Palus: swamp, stagnant water—the word is also applicable as a name for the Stygian lake, Avernus. The swamp is an intermediate realm, neither land nor water, miasmatic and shadowy. Malaria is bad air, unhealthy just like the name of that illness that leads to an early death or to a lethargic existence. It is interwoven with the fate of the European not only in the tropical colonies, but even on the margins of his own continent. Energy is extinguished, the quantity of red blood cells is diminished.
Children born with malaria waste away; many die immediately after they are born. I saw them, delicate and pale like starved buds, during my first visits to Cerdeña. Naturally, the islanders had obtained some relative insurance against it at least by “pre-immunization”—the expression is derived from the theory of tuberculosis and means protection by re-infection with the organism. Resistance has been acquired over the course of generations, as an inherited advantage. The power of the disease has been attenuated, little by little, like that of a wave that goes to die on the surface of the beach. The foreigner does not enjoy this advantage. The Roman official who moved to Cerdeña expected to last for three years; his coffin was shipped along with his baggage.
Even in our century there were neighborhoods in Rome where, during the dog days of summer, malaria came; a walk through the foreigners’ cemetery near the Pyramid of Cestius is instructive in this regard. In Baedeker’s Guide it is recommended that one should keep one’s windows closed when the train is passing through the countryside.
The great era of the swamps passed when the birds and the mammals arrived and the number of volcanoes declined. Skin and plumage now had to supply what the earth had provided in the past from its own bosom. Food was abundant in the warm lands, where dragons and monsters lived, and above all the serpent, as a symbol of the power of life that also embraced death. It lay under the great hemlock or on the dead roots of the mangrove, bathed in the light of a pale sun.
The swamp is hostile to consciousness and history, but not to the life force.
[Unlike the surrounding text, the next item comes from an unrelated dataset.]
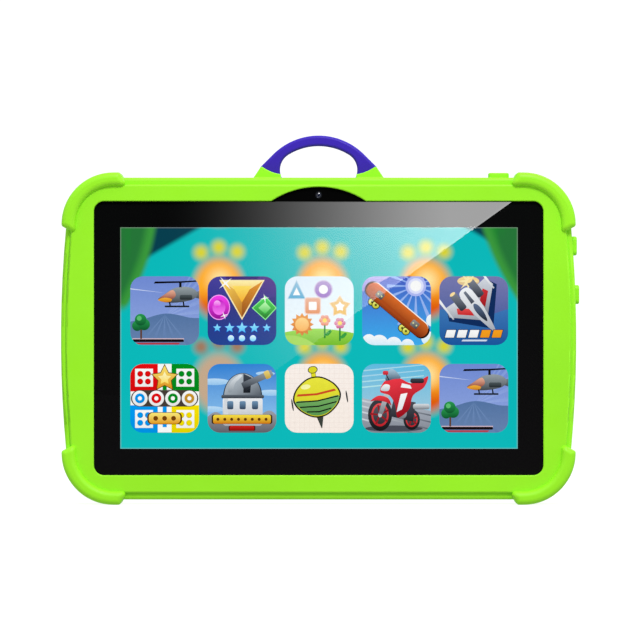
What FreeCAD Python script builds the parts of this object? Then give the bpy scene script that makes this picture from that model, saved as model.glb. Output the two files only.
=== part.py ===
"""Seven-inch children's tablet in a silicone case with a folding carry handle.

Millimetres. +X is the viewer's right, +Y the back, +Z up. The screen faces -Y. The origin is under the
middle of the case, on the surface that its two lower bumpers stand on, at the middle of its thickness.
"""
import FreeCAD, Part
import math
import os
import re
import Sketcher

DIMENSIONS = {
    # silicone case, front outline and depth
    "case_mid_z": 64.4,
    "case_half_height": 62.45,
    "case_half_width": 100.0,
    "shoulder_half_width": 97.95,
    "case_corner_radius": 18.45,
    "ledge_y": -5.5,
    "bezel_y": -7.0,
    "case_back_y": 6.4,
    "bezel_inset_side": 2.1,
    "bezel_inset_top": 2.7,
    "ledge_rounding": 1.3,
    "bezel_rounding": 0.8,
    "back_rounding": 3.0,
    "lip_rounding": 0.45,
    # corner bumpers
    "bumper_half_width": 99.6,
    "bumper_half_height": 64.4,
    "bumper_radius": 20.1,
    "bumper_wall": 5.4,
    "bumper_half_depth": 9.0,
    "bumper_end_x": 77.0,
    "bumper_end_rise": 43.6,
    "bumper_end_slant": 3.0,
    "bumper_rounding": 2.2,
    "bumper_end_rounding": 1.2,
    # opening over the screen, with the arch for the front camera
    "window_width": 174.2,
    "window_height": 106.2,
    "window_mid_z": 64.55,
    "window_radius": 4.0,
    "arch_radius": 33.3,
    "arch_top_z": 123.2,
    # tablet inside the case
    "tablet_width": 190.5,
    "tablet_height": 119.5,
    "tablet_radius": 10.0,
    "tablet_front_y": -5.6,
    "tablet_back_y": 4.2,
    "parting_y": -2.0,
    "shell_wall": 1.5,
    "shell_floor": 1.3,
    "frame_shelf": 2.4,
    # carry handle that folds back as a stand
    "handle_top_z": 143.75,
    "handle_top_radius": 25.2,
    "handle_half_width": 22.8,
    "handle_front_y": 5.5,
    "handle_back_y": 8.8,
    "handle_rounding": 1.15,
    "handle_low_inner_x": 16.5,
    "opening_half_width": 15.1,
    "opening_rise": 9.3,
    "opening_mid_z": 130.3,
    "opening_side_radius": 7.0,
    "opening_foot_x": 14.2,
    "bridge_top_z": 98.0,
    "bridge_bottom_z": 86.0,
    "pivot_z": 58.0,
    "pin_radius": 0.8,
    "pin_clearance": 0.06,
    "ear_radius": 1.8,
    "ear_width": 2.4,
    "ear_gap": 0.3,
    "stand_base_depth": 1.0,
    "stand_base_half_width": 32.0,
    "stand_base_low_z": 49.5,
    "stand_base_high_z": 61.8,
    "stand_slot_low_z": 54.4,
    "stand_slot_high_z": 62.0,
    # raised spine and lugs of the case, round the handle
    "spine_back_y": 8.6,
    "spine_half_width": 28.0,
    "spine_low_z": 45.0,
    "spine_radius": 9.0,
    "channel_floor_y": 5.3,
    "channel_gap": 0.4,
    "lug_front_y": -1.5,
    "lug_arc_radius": 16.0,
    "lug_tip_x": 22.3,
    "lug_tip_z": 131.5,
    "lug_foot_x": 25.4,
    "lug_tip_rounding": 0.7,
    "lug_inner_x": 14.7,
    "lug_inner_z": 128.3,
    # glass and display
    "glass_width": 186.0,
    "glass_height": 107.4,
    "glass_mid_z": 64.0,
    "glass_radius": 4.0,
    "glass_depth": 0.9,
    "glass_margin": 0.1,
    "sensor_depth": 0.2,
    "tape_depth": 0.3,
    "lcd_mid_z": 64.6,
    "lcd_width": 162.0,
    "lcd_height": 97.2,
    "lcd_tray_width": 165.6,
    "lcd_tray_height": 100.6,
    "lcd_tray_wall": 0.9,
    "lcd_front_y": -4.3,
    "lcd_glass_back_y": -3.1,
    "backlight_back_y": -1.8,
    "lcd_back_y": -1.5,
    # buttons
    "pad_thickness": 5.0,
    "volume_pad_length": 7.4,
    "power_pad_length": 8.0,
    "pad_corner": 1.6,
    "pad_rounding": 0.6,
    "pad_gap": 0.25,
    "key_proud": 0.5,
    "key_length": 6.0,
    "key_thickness": 2.2,
    "key_gap": 0.15,
    "flange_length": 8.0,
    "flange_thickness": 3.0,
    "flange_depth": 0.7,
    "stem_depth": 0.6,
    "stem_width": 2.0,
    "plunger_radius": 0.75,
    "plunger_length": 1.4,
    "switch_length": 6.0,
    "switch_thickness": 2.6,
    "switch_depth": 2.5,
    "switch_bore_depth": 0.7,
    "power_x": 70.0,
    "power_outer_z": 128.8,
    "volume_up_z": 100.4,
    "volume_up_outer_x": 100.4,
    "volume_down_z": 81.5,
    "volume_down_outer_x": 101.3,
    # flexible circuits
    "flex_thickness": 0.15,
    "touch_flex_overlap": 2.0,
    "touch_flex_reach": 0.9,
    "touch_flex_foot": 6.0,
    "lcd_flex_left_x": 20.0,
    "lcd_flex_right_x": 56.0,
    "lcd_flex_low_z": 40.0,
    "lcd_flex_high_z": 62.0,
    "camera_flex_right_x": 52.0,
    "camera_flex_y": -1.0,
    "camera_flex_low_z": 118.4,
    "camera_flex_high_z": 121.4,
    # board and its parts
    "board_left_x": 50.0,
    "board_right_x": 91.8,
    "board_low_z": 34.0,
    "board_high_z": 121.3,
    "board_front_y": 1.3,
    "board_back_y": 2.3,
    "board_screw_x": 54.0,
    "board_screw_low_z": 40.0,
    "board_screw_high_z": 92.0,
    "board_screw_head_radius": 1.3,
    "board_screw_head_depth": 0.6,
    "jack_notch_x": 82.6,
    "corner_notch_x": 89.0,
    "corner_notch_z": 117.5,
    "shield_x": 71.0,
    "shield_z": 94.0,
    "shield_width": 22.0,
    "shield_height": 20.0,
    "shield_depth": 1.6,
    "shield_wall": 0.3,
    "processor_x": 69.5,
    "processor_z": 94.5,
    "processor_size": 13.0,
    "processor_depth": 1.1,
    "memory_left_x": 58.0,
    "memory_depth": 1.0,
    "low_memory_width": 12.0,
    "low_memory_z": 70.0,
    "low_memory_height": 8.0,
    "high_memory_width": 9.0,
    "high_memory_z": 108.0,
    "high_memory_height": 9.0,
    "microphone_x": 72.0,
    "microphone_z": 36.5,
    "microphone_width": 4.0,
    "microphone_height": 3.0,
    "microphone_depth": 1.2,
    "microphone_port_radius": 0.4,
    "usb_z": 54.0,
    "usb_width": 7.6,
    "usb_wall": 0.3,
    "usb_left_x": 89.4,
    "usb_back_wall": 0.4,
    "usb_tongue_recess": 0.8,
    "usb_tongue_width": 5.2,
    "usb_tongue_thickness": 0.6,
    "usb_opening_length": 11.6,
    "usb_opening_thickness": 7.0,
    "usb_opening_radius": 2.5,
    "port_recess": 0.05,
    "jack_z": 40.0,
    "jack_y": 0.2,
    "jack_radius": 1.8,
    "jack_nose_radius": 2.12,
    "jack_bore_depth": 11.0,
    "jack_left_x": 83.3,
    "jack_block_front_y": -2.2,
    "jack_block_back_y": 2.6,
    "jack_block_height": 6.2,
    "jack_opening_radius": 4.2,
    "card_z": 67.0,
    "card_y": 0.1,
    "card_slot_left_x": 79.0,
    "card_slot_front_y": -1.0,
    "card_slot_height": 13.2,
    "card_slot_wall": 0.9,
    "card_gap": 1.0,
    "card_opening_length": 13.6,
    "card_opening_thickness": 5.4,
    "card_opening_radius": 2.2,
    # battery
    "battery_left_x": -58.0,
    "battery_right_x": 36.0,
    "battery_low_z": 36.0,
    "battery_high_z": 94.0,
    "battery_front_y": -0.8,
    "battery_back_y": 2.6,
    "battery_tape_width": 30.0,
    "battery_tape_margin": 4.0,
    "battery_tape_left_x": -50.0,
    "battery_tape_spacing": 50.0,
    "battery_plug_left_x": 52.0,
    "battery_plug_right_x": 56.0,
    "battery_plug_depth": 1.5,
    "battery_plug_low_z": 80.0,
    "battery_plug_high_z": 84.0,
    "battery_lead_y": 0.5,
    "battery_lead_radius": 0.35,
    # cameras
    "front_camera_z": 120.06,
    "front_camera_radius": 1.35,
    "rear_camera_x": 42.0,
    "rear_camera_z": 111.0,
    "rear_camera_radius": 3.2,
    "rear_camera_opening": 4.4,
    "rear_window_radius": 2.3,
    "rear_window_depth": 0.6,
    "rear_barrel_radius": 2.2,
    "rear_camera_size": 7.0,
    "rear_camera_front_y": -0.9,
    "camera_ring_proud": 0.4,
    "front_camera_size": 5.0,
    "front_camera_back_y": -0.6,
    "front_barrel_depth": 0.6,
    "front_window_depth": 0.5,
    # radio
    "antenna_left_x": -70.0,
    "antenna_right_x": -38.0,
    "antenna_low_z": 112.0,
    "antenna_high_z": 121.0,
    "antenna_depth": 0.2,
    "antenna_lead_y": 2.4,
    "antenna_lead_radius": 0.4,
    "antenna_plug_y": 0.6,
    # sound
    "speaker_x": -72.0,
    "speaker_z": 26.0,
    "sound_slot_pitch": 3.2,
    "sound_slot_width": 1.4,
    "sound_slot_length": 10.0,
    "speaker_length": 20.0,
    "speaker_height": 12.0,
    "speaker_front_y": -0.8,
    "speaker_back_y": 2.4,
    "gasket_length": 19.0,
    "gasket_inner_length": 16.6,
    "gasket_inner_height": 10.6,
    "speaker_lead_y": 0.6,
    "speaker_lead_radius": 0.3,
    # grip grooves in the back
    "groove_x": 62.0,
    "groove_low_z": 50.0,
    "groove_pitch": 8.0,
    "groove_length": 42.0,
    "groove_width": 3.0,
    "groove_depth": 0.7,
    # fasteners
    "screw_x": 88.3,
    "screw_radius": 0.7,
    "screw_head_radius": 1.5,
    "screw_head_depth": 0.8,
    "boss_radius": 2.1,
}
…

In the swamp there are neither ancestors nor heroes nor complex organizations. For history, with its consciousness of time, to be able to proceed, it was necessary that first the heroes should drain the swamps and clear the land. Cultivation followed them into the gullies and ravines, after they killed the monsters that lived there. This is merely one example of the great transformations that spread over the sea and the mountains; the brilliant light came with Aries—as a solar sign it dissolves the sign of Taurus, whose nature is entirely telluric.